== The exercise ==
Lines that hold the word "object" should be located and copied.

Start of Given data

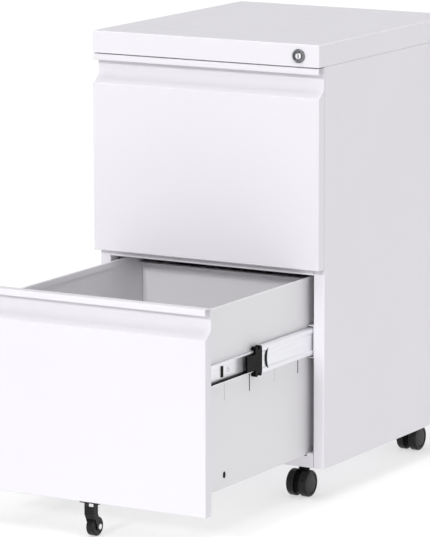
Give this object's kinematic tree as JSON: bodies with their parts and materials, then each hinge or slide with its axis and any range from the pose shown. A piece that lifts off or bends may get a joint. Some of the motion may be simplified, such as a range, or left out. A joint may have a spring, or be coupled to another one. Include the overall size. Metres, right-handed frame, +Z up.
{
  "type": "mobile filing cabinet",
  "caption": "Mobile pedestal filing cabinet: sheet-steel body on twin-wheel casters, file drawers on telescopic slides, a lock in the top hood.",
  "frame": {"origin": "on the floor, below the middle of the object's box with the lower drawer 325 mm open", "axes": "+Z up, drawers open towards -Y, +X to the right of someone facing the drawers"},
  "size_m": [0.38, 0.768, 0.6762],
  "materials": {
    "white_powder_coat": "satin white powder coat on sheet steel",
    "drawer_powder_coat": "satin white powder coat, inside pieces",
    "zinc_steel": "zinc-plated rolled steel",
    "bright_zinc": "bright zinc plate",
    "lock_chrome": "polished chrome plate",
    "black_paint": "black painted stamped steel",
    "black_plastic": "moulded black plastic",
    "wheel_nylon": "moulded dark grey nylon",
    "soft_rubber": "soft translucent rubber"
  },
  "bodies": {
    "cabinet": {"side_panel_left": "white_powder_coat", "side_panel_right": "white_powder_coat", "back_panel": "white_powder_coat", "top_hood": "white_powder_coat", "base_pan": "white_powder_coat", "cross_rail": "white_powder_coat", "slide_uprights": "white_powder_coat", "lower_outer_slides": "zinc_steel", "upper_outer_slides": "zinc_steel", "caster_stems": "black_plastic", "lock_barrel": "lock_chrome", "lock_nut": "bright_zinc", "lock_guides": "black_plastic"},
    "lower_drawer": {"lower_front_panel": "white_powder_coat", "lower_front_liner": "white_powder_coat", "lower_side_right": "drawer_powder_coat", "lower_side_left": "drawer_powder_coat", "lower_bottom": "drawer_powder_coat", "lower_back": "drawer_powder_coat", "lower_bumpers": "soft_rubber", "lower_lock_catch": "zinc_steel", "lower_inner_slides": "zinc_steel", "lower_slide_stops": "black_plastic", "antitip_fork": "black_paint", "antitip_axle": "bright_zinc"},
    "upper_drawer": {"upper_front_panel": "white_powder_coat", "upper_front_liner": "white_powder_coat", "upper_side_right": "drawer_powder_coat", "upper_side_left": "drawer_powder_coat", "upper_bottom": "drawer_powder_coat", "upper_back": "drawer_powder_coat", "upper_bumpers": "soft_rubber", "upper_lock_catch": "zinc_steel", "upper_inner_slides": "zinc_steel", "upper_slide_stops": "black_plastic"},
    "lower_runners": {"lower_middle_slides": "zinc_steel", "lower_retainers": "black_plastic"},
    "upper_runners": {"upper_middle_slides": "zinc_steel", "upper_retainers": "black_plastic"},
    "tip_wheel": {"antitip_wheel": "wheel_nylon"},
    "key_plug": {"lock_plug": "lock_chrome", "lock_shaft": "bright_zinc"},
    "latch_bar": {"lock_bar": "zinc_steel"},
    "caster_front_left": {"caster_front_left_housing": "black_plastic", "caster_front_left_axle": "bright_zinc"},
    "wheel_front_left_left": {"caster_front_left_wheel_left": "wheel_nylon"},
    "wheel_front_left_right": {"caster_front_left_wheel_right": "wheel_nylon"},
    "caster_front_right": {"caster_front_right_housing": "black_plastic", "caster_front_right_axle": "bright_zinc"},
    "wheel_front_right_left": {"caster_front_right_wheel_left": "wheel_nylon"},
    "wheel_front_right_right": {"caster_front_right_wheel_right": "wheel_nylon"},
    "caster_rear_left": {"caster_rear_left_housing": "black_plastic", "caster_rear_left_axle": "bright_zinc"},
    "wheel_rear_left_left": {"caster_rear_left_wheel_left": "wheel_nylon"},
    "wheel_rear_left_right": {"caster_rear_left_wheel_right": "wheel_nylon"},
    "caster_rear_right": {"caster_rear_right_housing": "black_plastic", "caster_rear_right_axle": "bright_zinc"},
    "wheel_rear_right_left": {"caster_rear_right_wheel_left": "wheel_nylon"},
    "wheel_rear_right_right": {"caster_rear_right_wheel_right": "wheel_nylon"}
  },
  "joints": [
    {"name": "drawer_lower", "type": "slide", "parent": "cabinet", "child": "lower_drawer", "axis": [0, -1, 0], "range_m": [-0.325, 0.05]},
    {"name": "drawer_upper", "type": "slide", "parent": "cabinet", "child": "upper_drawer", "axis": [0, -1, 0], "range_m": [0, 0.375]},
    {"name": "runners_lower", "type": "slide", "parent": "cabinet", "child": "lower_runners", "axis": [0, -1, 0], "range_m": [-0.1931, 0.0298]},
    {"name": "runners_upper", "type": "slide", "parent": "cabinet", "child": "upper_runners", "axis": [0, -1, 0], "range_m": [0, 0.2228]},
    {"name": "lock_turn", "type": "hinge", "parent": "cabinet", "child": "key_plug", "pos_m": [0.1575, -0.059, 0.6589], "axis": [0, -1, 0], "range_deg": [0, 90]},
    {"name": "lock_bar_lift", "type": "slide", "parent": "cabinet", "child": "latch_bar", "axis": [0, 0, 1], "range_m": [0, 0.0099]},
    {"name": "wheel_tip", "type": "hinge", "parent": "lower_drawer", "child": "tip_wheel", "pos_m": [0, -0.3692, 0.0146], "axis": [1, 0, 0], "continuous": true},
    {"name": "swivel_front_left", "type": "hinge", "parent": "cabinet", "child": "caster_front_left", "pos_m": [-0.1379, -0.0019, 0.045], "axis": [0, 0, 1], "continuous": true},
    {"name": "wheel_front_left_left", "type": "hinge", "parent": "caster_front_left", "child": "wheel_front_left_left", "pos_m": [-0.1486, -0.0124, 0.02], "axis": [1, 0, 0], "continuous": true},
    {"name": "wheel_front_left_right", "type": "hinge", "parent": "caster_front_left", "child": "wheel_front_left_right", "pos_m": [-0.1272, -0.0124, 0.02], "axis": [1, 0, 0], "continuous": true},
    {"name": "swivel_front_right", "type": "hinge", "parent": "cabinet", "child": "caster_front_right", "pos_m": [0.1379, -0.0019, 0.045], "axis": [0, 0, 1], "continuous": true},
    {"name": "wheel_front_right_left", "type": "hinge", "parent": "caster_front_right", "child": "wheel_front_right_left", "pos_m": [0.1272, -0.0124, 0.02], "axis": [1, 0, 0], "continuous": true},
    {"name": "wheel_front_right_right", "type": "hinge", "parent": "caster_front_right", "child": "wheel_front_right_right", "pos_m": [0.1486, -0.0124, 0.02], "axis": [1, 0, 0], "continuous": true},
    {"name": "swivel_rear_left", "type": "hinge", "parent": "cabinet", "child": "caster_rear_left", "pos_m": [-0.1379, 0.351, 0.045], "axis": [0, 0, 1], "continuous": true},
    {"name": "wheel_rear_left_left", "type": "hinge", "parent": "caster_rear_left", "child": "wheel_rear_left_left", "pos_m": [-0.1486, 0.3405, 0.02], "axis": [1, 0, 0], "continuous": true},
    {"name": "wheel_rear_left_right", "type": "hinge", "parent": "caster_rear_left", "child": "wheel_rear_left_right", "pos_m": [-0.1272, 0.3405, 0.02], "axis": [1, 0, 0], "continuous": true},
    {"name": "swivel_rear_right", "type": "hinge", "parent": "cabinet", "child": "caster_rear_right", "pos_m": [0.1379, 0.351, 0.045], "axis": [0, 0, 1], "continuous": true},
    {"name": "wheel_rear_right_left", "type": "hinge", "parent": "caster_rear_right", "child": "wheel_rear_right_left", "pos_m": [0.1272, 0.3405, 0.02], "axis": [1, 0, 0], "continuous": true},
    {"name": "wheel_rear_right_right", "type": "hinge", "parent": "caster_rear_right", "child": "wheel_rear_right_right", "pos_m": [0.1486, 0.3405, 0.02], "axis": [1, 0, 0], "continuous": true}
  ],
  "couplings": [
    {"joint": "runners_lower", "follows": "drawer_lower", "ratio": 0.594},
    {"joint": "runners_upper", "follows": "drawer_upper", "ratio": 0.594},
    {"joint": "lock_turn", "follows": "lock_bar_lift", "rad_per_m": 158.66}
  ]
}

End of Given data

== Written response ==
Give this object's kinematic tree as JSON: bodies with their parts and materials, then each hinge or slide with its axis and any range from the pose shown. A piece that lifts off or bends may get a joint. Some of the motion may be simplified, such as a range, or left out. A joint may have a spring, or be coupled to another one. Include the overall size. Metres, right-handed frame, +Z up.
  "frame": {"origin": "on the floor, below the middle of the object's box with the lower drawer 325 mm open", "axes": "+Z up, drawers open towards -Y, +X to the right of someone facing the drawers"},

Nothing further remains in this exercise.